Author: N.H. Crowhurst

Different sources for stereo program

To get the most from a home form of entertainment such as stereo, we need a variety of sources. The first - because it was the easiest to adapt - was the two-channel tape recorder. An early attempt to apply it to discs used two separate grooves, spaced apart by a fixed distance. But this was very clumsy to use. What was needed was a means of putting two channels into one groove. This is not basically difficult, but it has practical difficulties that are not really audio problems.

The first idea was to use up-and-down motion of the stylus for one channel and the regular sideways motion for the other. As both are mutually at right angles, neither should affect the other, and they can carry essentially independent programs. With this method, the quality of the two channels was not equal. To overcome this, two motions mutually at right angles are used, but each is at 45° to either vertical or horizontal. This enables equal quality to be used in both channels. By phasing the channels so that unison between them results in the vertical components canceling and the horizontal components adding, the new 45/45 records are compatible with the unstereo-phonic LPVthat only carry sideways-motion grooves.

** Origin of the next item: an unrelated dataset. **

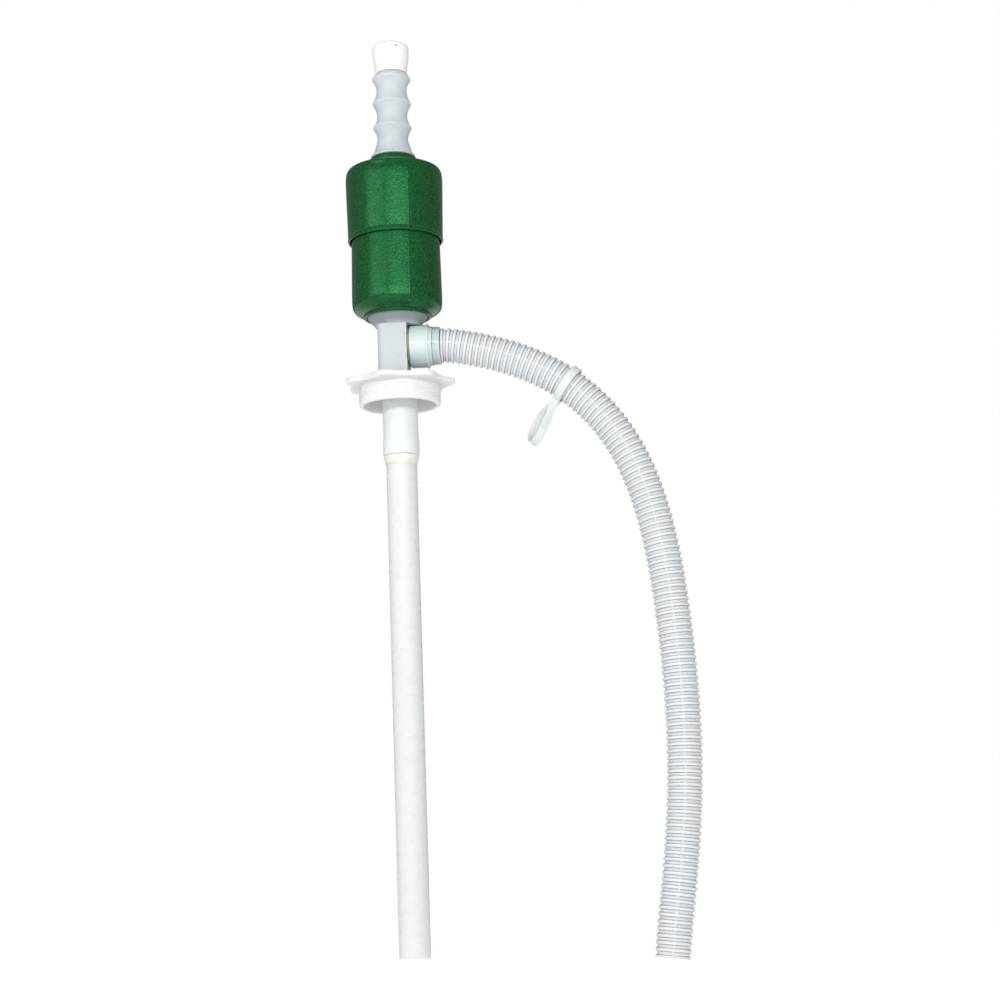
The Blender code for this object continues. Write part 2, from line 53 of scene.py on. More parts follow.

For radio there are several possibilities: an AM broadcasting station can carry one with the FM station carrying the other; two FM stations in the same area can work together to send out half each of the same program. Various other combinations between TV and either AM or FM have been used. But the most promising for general use is one of several multiplexing methods (two channels on a single FM channel) that an adapter can "decode" at the receiver.